Given information:
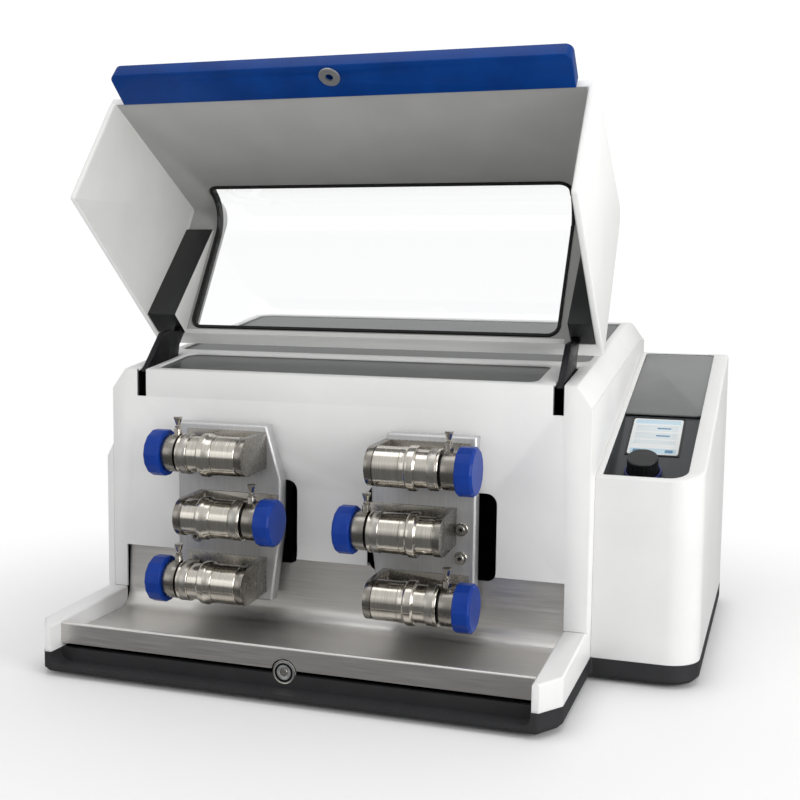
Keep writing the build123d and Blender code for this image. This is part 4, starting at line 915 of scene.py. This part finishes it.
# %% [markdown]
# ## Room light
# The world is white where the camera looks at it directly or through the window. Where it only lights
# the object it is a softer grey, and in reflections it is darker low down than overhead. Three large
# lamps give the form: one above, a weak one from the front left and the strongest one from the right.

# %% Room light
LIT_BY_ROOM = 0.6
SEEN_ROOM = 1.06
world = bpy.data.worlds.new("white_room")
bpy.context.scene.world = world
world.use_nodes = True
sky = world.node_tree
sky_paths = add_node(sky, "ShaderNodeLightPath")
seen = add_node(
    sky,
    "ShaderNodeMath",
    {"operation": "MAXIMUM"},
    {0: sky_paths.outputs["Is Camera Ray"], 1: sky_paths.outputs["Is Transmission Ray"]},
)
sky_way = add_node(sky, "ShaderNodeTexCoord")
sky_parts = add_node(sky, "ShaderNodeSeparateXYZ", inputs={0: sky_way.outputs["Generated"]})
# each step picks a strength: overhead or low down, in a reflection or not, seen or not
ceiling = map_range(sky, sky_parts.outputs["Z"], (0.0, 0.4), (0.36, 0.78))
mirrored = map_range(sky, sky_paths.outputs["Is Glossy Ray"], (0.0, 1.0), (LIT_BY_ROOM, ceiling))
room_strength = map_range(sky, seen.outputs["Value"], (0.0, 1.0), (mirrored, SEEN_ROOM))
background = sky.nodes["Background"]
background.inputs["Color"].default_value = (1, 1, 0.995, 1)
sky.links.new(room_strength, background.inputs["Strength"])


def soft_lamp(name, at, aim, size, watts):
    data = bpy.data.lights.new(name, "AREA")
    data.shape = "RECTANGLE"
    data.size, data.size_y = size
    data.energy = watts
    data.color = (1.0, 0.995, 0.985)
    lamp = bpy.data.objects.new(name, data)
    bpy.context.collection.objects.link(lamp)
    lamp.location = at
    lamp.rotation_euler = (Vector(aim) - Vector(at)).to_track_quat("-Z", "Y").to_euler()


soft_lamp("top_softbox", (0.0, -0.2, 2.4), (0, 0, 0.2), (2.2, 1.6), 15)
soft_lamp("front_left_softbox", (-1.6, -2.2, 0.9), (0, 0, 0.25), (1.4, 1.4), 4)
soft_lamp("right_softbox", (2.2, -1.0, 0.8), (0, 0, 0.25), (1.2, 1.2), 24)
bpy.context.scene.view_settings.view_transform = "Standard"
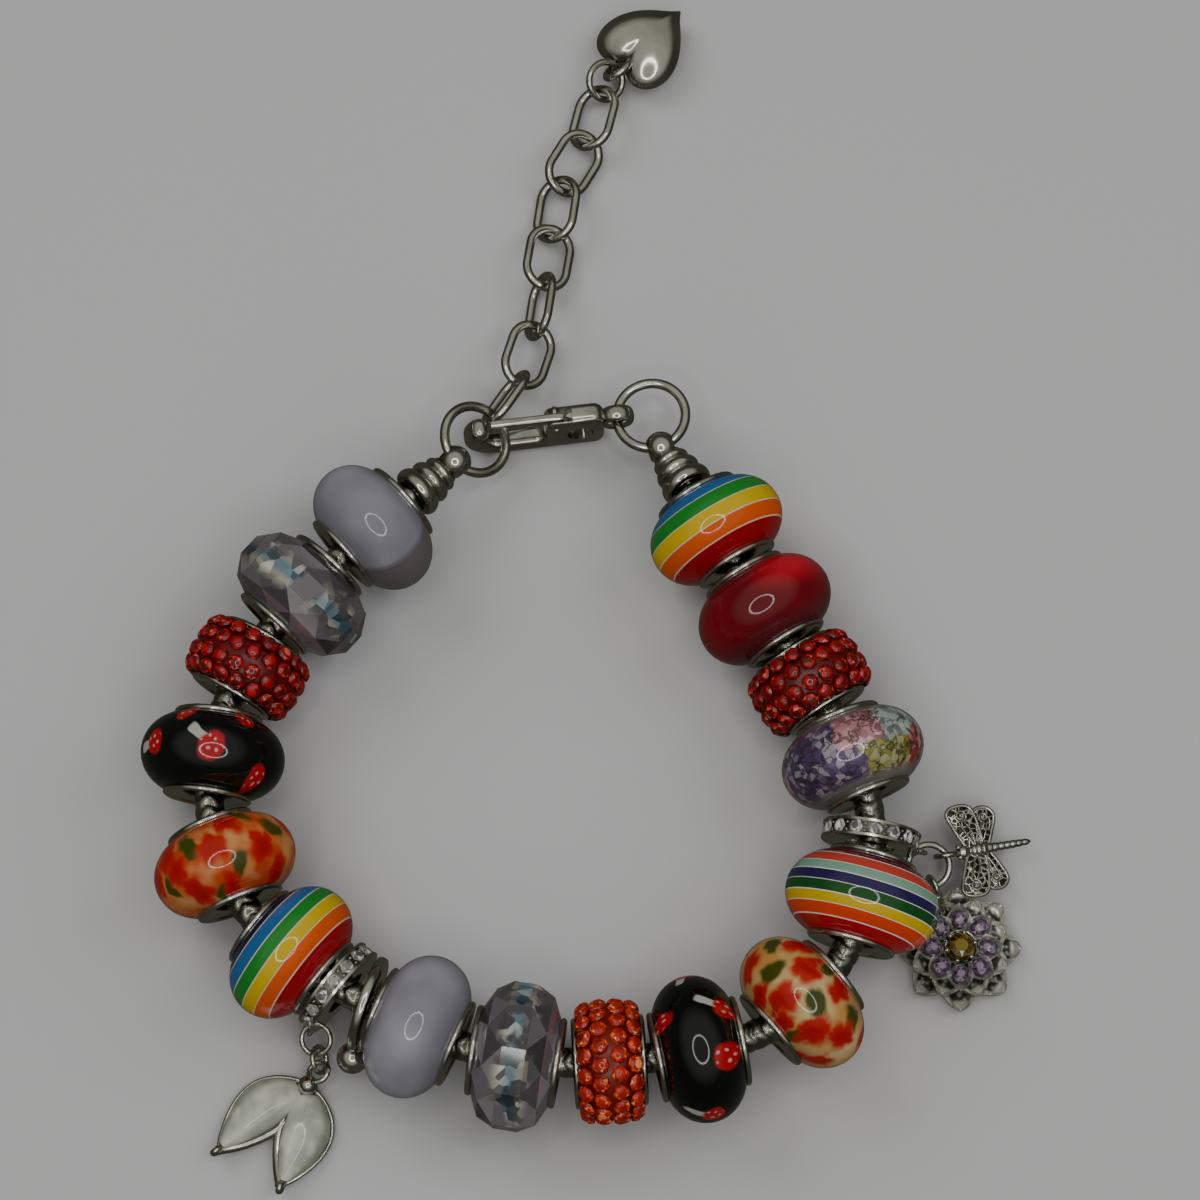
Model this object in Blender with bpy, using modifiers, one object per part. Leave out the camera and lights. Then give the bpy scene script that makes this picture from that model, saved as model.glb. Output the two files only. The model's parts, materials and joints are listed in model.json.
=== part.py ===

Given task: Return exactly, please, the lines of the material from the first one down to and including the line where "# lamps give" appears.

Reply to the exercise:
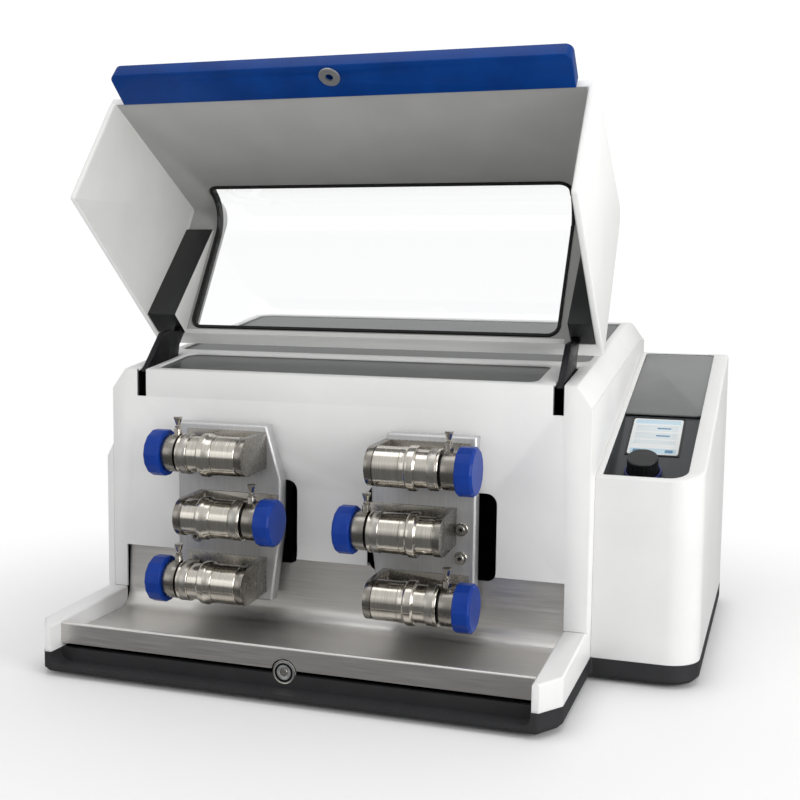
Keep writing the build123d and Blender code for this image. This is part 4, starting at line 915 of scene.py. This part finishes it.
# %% [markdown]
# ## Room light
# The world is white where the camera looks at it directly or through the window. Where it only lights
# the object it is a softer grey, and in reflections it is darker low down than overhead. Three large
# lamps give the form: one above, a weak one from the front left and the strongest one from the right.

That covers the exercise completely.